Je ne recommencerai pas un débat qui a été tranché par le Parlement. Je veux simplement dire que nous travaillons dans le sens de la transparence, de la robustesse et de la convergence avec, de surcroît, une notion très importante, l'indépendance du Haut Conseil, dont cette assemblée s'est assurée. Elle a complété la composition du Haut Conseil sans revenir en quoi que ce soit sur ce qui, pour nous, était un impératif. En l'occurrence, nous avons voulu jouer de manière totalement collective.
Pour ce qui est de la question de Christian Eckert sur les négociations concernant le two-pack, le Conseil a adopté cette position le 20 février dans le cadre de l'ECOFIN. Le Parlement européen, la Commission, la Présidence – on pourra me corriger si je me trompe – sont en train d'en discuter dans le cadre de ce que l'on appelle le trilogue. Nous convergeons et nous espérons un aboutissement rapide des négociations, avant la fin 2012. Nous sommes encore dans les temps.

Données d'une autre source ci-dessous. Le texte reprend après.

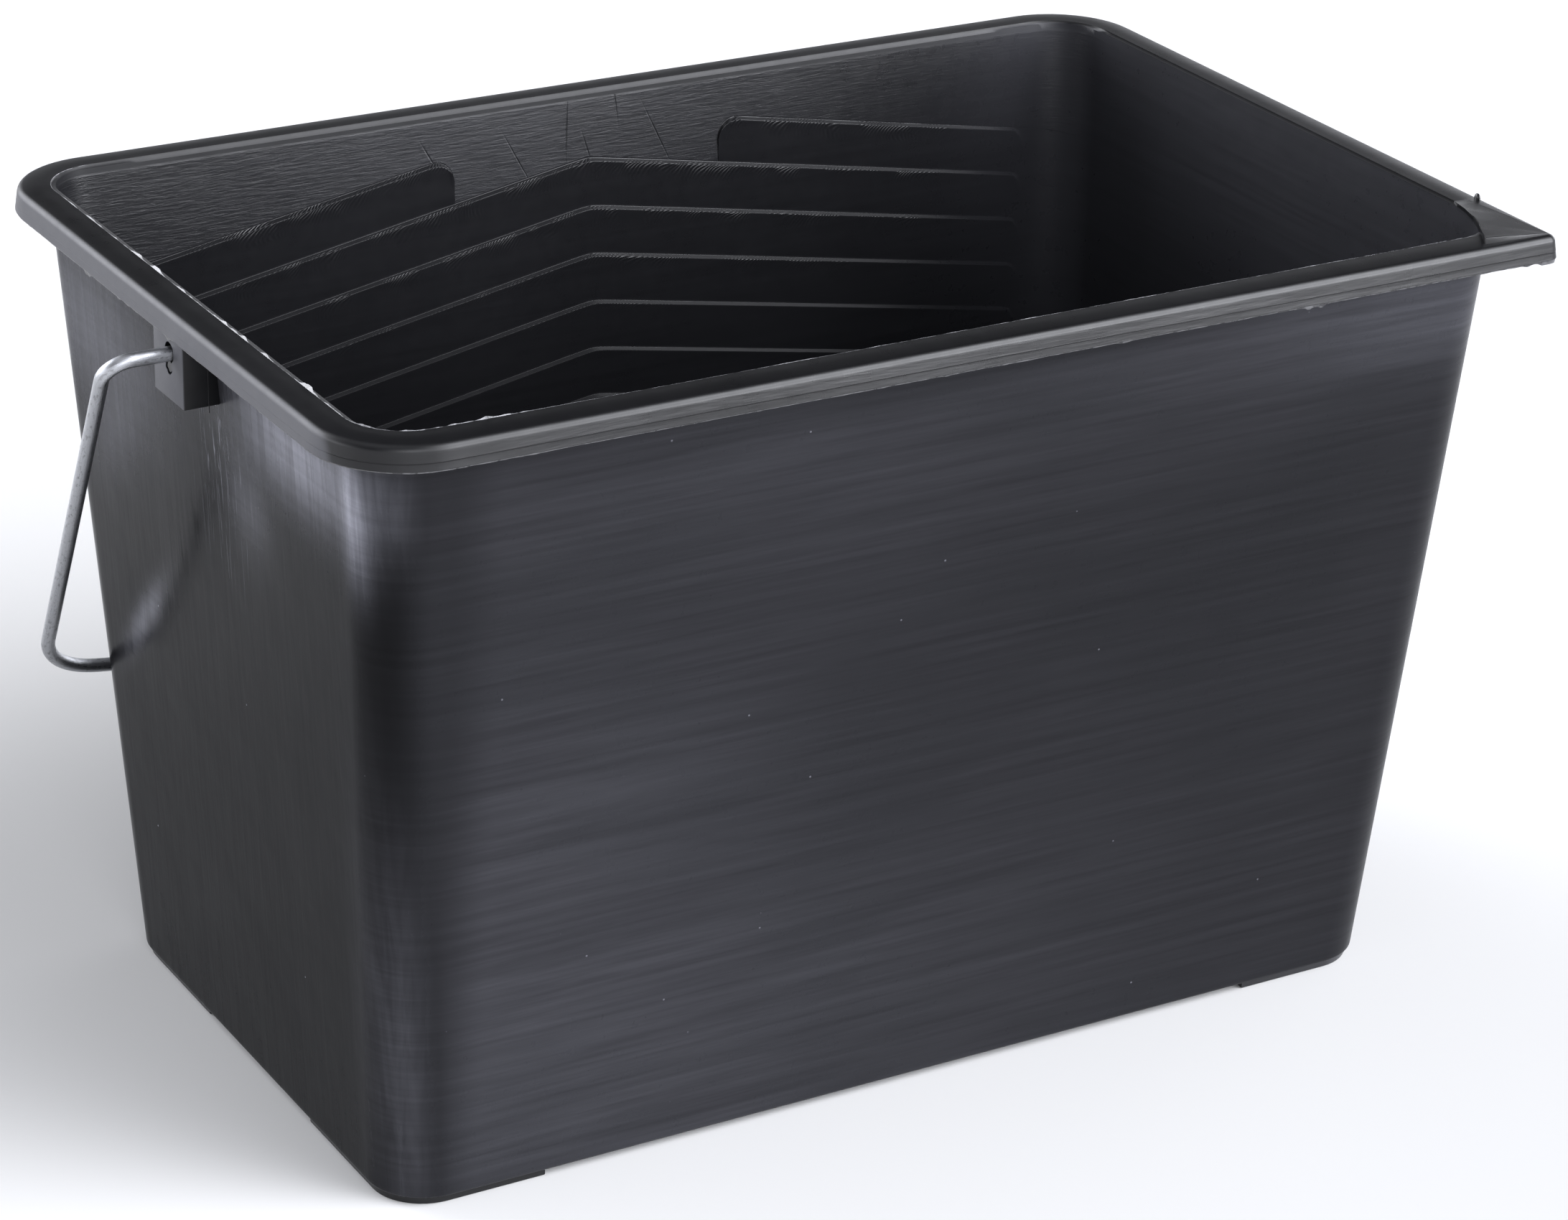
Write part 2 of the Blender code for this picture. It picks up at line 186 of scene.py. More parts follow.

Sur le fond, les points essentiels de ces textes ne sont plus contentieux. La présentation des projets de budget aura lieu chaque automne pour faire le lien avec le programme de stabilité et les recommandations par pays et pour boucler l'exercice, après quoi il sera procédé à la codification des conditions de surveillance menée par la Commission pour les pays vulnérables ou les pays sous programme. On sait qu'il y en a maintenant un certain nombre dans l'Union européenne.
Dès lors que les questions les plus douloureuses ne sont pas contentieuses, on peut raisonnablement espérer un accord d'ici à la fin 2012, après quoi le two-pack pourra être mis en oeuvre.
S'agissant de la question de Mme Auroi, je pense qu'elle concerne davantage Bernard Cazeneuve.